Tuesday to Thursday, 5:30 to 7:30 p.m.
At Contrada, a brief two-hour aperitivo brings snacks like crostini layered with Spanish mackerel or gorgonzola-dressed olives. House focaccia arrives at the table warm, redolent with garlic butter and fontina. Cocktails lean herbal and restrained, like the Contrada Spritz, a blend of Cocchi Rosa, sumac and prosecco. With cocktails coming in at $10 each and snacks at just $5, you can’t afford not to pop in.

Daily, 4 to 6 p.m.
Cappocaccia’s aperitivo brings a dose of old-world charm to Yorkville every day of the week. The menu is classic but elevated: porcini arancini in tomato sugo, grilled focaccia with melted mozzarella and truffle honey, and a millefoglie of eggplant layered with pesto and buffalo mozzarella. There’s a charcuterie board, pizzette, $12 spritzes and a daily pasta special for those looking to slide right into dinner.

Daily, 4 to 6 p.m.
Bar Ardo’s aperitivo is a love letter to Sicily with half-price piattini served against a backdrop of moody lighting and Mediterranean flair. Standouts include mussels au gratin, Sicilian anchovies on sourdough, and confit artichokes with mint and pecorino. Wines including falanghina, nero d’Avola and prosecco are poured for just $10 a glass. And cocktails, including a choose-your-own-adventure martini, round out the ritual.

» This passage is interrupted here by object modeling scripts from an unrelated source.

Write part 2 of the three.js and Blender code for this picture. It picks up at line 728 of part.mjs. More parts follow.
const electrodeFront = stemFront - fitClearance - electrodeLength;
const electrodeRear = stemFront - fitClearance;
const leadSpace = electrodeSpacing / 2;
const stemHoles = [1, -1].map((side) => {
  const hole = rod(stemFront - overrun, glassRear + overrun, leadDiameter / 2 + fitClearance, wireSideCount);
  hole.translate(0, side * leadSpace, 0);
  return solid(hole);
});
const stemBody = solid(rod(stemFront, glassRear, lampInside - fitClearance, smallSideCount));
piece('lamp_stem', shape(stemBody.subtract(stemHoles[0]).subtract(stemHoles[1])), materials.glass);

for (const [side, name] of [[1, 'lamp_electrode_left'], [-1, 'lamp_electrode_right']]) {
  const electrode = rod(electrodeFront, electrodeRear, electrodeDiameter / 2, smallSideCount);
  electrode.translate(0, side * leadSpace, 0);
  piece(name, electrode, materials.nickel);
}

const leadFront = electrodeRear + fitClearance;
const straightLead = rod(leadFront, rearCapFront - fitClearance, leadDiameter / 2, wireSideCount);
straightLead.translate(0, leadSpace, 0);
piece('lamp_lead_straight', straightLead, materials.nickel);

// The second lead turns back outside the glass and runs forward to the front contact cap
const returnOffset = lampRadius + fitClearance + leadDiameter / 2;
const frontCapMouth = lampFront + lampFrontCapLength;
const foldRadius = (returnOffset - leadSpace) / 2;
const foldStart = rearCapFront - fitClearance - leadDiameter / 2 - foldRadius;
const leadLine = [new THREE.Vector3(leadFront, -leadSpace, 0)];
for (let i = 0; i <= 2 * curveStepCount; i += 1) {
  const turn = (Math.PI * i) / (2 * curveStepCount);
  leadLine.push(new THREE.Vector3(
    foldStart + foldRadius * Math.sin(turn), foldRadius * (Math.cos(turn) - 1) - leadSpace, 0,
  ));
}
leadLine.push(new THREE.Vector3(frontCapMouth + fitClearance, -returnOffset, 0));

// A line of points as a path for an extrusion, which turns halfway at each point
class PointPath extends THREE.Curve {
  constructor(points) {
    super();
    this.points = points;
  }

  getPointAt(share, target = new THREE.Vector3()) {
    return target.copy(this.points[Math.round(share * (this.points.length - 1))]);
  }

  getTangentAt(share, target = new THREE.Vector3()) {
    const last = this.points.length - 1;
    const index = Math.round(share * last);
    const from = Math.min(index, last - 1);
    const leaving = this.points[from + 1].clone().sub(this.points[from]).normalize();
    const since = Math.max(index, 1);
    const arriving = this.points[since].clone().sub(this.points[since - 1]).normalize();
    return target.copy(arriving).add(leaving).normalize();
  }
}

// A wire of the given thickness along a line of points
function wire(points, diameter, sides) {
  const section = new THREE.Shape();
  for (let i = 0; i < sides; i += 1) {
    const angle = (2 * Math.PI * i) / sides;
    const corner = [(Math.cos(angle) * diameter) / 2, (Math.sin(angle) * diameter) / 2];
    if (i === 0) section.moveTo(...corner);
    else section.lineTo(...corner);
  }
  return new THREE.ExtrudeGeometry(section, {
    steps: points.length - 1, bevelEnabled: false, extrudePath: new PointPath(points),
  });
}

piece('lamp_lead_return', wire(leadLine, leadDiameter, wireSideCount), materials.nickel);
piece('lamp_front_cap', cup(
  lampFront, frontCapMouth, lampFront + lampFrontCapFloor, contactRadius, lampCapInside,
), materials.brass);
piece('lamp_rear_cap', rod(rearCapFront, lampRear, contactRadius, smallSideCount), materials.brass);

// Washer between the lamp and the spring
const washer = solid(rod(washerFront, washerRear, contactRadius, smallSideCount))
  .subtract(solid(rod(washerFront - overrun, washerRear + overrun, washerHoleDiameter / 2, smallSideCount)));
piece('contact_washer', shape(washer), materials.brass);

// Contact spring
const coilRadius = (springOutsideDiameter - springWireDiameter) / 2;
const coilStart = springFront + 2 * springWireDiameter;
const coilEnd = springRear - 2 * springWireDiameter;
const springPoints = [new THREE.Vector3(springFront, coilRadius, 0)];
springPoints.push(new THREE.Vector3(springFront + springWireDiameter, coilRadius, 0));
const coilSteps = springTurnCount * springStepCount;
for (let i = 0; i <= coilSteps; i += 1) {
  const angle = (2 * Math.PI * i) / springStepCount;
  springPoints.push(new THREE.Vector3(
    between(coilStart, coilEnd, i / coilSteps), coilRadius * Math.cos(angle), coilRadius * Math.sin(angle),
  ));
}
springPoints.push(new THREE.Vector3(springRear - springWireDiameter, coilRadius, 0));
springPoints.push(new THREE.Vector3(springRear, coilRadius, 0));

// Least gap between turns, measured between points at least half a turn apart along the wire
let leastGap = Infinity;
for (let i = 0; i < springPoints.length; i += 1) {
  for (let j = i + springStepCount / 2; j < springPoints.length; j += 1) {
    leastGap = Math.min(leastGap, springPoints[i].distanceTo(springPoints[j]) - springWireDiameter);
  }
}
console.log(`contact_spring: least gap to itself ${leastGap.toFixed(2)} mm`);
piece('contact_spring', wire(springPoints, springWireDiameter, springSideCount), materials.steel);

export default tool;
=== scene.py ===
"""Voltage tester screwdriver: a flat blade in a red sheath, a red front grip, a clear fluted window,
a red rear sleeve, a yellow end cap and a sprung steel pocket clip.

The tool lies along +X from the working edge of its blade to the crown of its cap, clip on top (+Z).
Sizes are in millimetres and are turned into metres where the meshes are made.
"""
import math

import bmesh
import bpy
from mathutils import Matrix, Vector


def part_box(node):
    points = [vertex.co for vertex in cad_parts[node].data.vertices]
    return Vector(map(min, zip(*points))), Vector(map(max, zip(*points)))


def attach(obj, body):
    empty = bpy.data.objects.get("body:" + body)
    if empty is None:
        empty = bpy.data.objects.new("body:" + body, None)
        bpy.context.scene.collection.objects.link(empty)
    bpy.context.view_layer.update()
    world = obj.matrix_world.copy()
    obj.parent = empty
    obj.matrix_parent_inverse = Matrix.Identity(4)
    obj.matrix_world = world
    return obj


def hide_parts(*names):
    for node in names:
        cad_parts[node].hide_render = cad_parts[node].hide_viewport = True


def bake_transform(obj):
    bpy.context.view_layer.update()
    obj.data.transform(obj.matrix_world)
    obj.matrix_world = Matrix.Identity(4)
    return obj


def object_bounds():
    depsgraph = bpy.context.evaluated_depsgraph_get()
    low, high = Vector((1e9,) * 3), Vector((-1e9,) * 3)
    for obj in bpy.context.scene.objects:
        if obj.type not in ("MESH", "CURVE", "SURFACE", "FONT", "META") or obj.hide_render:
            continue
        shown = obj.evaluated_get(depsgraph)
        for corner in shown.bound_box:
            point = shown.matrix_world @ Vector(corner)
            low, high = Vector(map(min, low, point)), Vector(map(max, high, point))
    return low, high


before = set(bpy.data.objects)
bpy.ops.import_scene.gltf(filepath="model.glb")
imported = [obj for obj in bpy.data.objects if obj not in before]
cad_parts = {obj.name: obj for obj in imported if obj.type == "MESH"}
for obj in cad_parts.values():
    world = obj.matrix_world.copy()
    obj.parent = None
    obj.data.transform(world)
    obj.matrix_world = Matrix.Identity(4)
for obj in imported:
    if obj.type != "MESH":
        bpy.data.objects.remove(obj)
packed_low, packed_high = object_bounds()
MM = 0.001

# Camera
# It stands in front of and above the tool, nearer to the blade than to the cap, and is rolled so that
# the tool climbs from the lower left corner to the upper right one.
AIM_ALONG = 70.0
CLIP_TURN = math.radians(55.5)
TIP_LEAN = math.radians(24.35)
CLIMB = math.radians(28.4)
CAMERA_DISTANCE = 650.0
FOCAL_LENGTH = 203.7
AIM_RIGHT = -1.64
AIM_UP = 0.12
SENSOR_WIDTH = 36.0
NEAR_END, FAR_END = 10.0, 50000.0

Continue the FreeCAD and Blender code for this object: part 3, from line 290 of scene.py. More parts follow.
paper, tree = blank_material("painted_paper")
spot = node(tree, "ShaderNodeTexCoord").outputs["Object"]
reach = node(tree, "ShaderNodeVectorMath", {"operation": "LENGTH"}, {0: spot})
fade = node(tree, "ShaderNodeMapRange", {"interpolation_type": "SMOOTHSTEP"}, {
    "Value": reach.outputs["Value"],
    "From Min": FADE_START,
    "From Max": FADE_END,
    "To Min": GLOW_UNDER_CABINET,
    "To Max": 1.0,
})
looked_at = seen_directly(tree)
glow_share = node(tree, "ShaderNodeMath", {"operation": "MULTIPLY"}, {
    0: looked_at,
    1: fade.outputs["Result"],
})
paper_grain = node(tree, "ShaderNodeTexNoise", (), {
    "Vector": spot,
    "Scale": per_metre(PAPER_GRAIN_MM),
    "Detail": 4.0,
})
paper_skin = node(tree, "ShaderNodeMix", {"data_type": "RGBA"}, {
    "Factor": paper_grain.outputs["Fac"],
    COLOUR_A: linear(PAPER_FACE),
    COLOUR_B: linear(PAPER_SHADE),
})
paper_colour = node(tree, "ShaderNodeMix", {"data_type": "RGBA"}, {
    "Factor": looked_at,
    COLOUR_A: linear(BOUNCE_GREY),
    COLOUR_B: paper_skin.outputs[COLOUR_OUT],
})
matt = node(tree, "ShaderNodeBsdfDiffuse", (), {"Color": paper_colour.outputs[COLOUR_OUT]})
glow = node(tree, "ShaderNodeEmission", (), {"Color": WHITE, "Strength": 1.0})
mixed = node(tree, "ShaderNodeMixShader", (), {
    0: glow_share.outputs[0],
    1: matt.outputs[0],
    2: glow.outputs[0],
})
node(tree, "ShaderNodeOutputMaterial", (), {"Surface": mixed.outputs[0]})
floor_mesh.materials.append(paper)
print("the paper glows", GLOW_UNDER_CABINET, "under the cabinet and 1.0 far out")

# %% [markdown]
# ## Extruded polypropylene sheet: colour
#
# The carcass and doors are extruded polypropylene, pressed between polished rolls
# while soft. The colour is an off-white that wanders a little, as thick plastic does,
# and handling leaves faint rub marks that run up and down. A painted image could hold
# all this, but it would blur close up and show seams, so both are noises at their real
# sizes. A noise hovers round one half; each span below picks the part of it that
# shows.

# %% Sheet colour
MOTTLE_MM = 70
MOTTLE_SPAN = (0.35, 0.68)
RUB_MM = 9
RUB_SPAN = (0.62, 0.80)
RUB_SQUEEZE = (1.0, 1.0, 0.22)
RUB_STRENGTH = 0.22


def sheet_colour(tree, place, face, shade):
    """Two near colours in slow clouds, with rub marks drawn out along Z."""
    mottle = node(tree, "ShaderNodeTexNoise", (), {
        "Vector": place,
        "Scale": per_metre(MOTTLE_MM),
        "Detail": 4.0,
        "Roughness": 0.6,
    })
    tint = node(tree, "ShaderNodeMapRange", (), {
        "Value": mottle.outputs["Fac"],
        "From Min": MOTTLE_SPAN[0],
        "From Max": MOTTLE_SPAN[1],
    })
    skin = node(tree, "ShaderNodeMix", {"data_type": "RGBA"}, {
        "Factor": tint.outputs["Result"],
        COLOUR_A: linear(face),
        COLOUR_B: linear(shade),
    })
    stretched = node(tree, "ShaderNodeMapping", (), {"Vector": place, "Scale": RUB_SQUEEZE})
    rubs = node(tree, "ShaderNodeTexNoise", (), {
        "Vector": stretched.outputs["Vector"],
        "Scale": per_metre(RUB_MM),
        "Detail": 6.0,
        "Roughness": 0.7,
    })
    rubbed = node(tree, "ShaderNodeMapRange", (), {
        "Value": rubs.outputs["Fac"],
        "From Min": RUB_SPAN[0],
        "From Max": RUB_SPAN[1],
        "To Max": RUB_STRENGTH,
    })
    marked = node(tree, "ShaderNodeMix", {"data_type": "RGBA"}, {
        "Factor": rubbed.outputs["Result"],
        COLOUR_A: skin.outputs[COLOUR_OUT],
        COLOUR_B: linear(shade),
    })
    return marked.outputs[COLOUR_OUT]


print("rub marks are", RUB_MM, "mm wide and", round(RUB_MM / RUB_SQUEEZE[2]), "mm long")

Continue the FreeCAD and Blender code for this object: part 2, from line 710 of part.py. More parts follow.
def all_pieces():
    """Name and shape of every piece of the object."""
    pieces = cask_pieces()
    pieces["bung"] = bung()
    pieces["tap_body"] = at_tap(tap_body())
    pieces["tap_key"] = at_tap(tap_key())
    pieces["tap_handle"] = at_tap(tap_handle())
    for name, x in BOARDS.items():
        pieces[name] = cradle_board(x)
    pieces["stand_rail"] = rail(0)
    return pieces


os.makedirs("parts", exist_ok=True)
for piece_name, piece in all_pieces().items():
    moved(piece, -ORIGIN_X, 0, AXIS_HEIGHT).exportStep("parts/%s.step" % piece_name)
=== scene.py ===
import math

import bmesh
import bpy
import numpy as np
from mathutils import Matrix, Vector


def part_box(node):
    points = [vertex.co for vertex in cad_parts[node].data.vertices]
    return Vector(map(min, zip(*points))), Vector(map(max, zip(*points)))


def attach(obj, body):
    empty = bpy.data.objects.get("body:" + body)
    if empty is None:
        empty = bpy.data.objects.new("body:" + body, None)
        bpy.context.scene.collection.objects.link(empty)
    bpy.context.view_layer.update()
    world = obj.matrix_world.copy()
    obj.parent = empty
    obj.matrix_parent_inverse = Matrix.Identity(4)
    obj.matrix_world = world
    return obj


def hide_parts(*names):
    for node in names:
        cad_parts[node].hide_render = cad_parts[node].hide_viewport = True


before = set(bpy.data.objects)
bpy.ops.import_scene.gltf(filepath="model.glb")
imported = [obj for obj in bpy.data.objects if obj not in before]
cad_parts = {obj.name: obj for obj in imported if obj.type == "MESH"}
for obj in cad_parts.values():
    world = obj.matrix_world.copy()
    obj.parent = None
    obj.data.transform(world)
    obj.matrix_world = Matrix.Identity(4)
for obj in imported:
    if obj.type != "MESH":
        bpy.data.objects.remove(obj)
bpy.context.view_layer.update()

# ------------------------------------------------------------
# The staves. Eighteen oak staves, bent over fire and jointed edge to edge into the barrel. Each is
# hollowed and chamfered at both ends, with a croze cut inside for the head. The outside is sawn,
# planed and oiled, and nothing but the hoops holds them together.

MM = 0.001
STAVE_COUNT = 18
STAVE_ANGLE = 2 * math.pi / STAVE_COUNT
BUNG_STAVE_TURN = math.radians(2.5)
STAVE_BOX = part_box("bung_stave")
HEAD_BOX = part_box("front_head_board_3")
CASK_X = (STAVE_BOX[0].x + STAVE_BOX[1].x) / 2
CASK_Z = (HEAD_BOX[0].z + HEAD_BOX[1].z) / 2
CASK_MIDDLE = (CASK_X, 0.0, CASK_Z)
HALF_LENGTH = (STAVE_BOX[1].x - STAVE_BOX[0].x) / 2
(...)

Saturday and Sunday, 3 to 5 p.m.
At Viaggio, aperitivo arrives on the weekend. The two-hour window features elevated bites from the Michelin-recognized kitchen: suppli stuffed with cacio e ’nduja, speck with compressed melon, stracciatella with roasted grapes. Lighter offerings, like panzanella and blistered shishitos, balance out the richer plates. And the cocktails, like a $10 Cappelletti spritz, ginger margaritas and espresso martinis on ice, are both playful and serious.

Friday, 3:30 to 6 p.m.
Figo’s aperitivo hour offers guests a rare window of calm on King West. The $12 menu favours light, savoury starters like crisp zucchini fritti finished with lemon crema, peppery arugula with pickled onion and shaved parmigiano, and house-made focaccia warm from the oven. Drinks follow tradition: $10 spritzes, $7 Italian draught and $7 glasses of house wine. It’s a brief but satisfying pause in one of the city’s busiest corridors.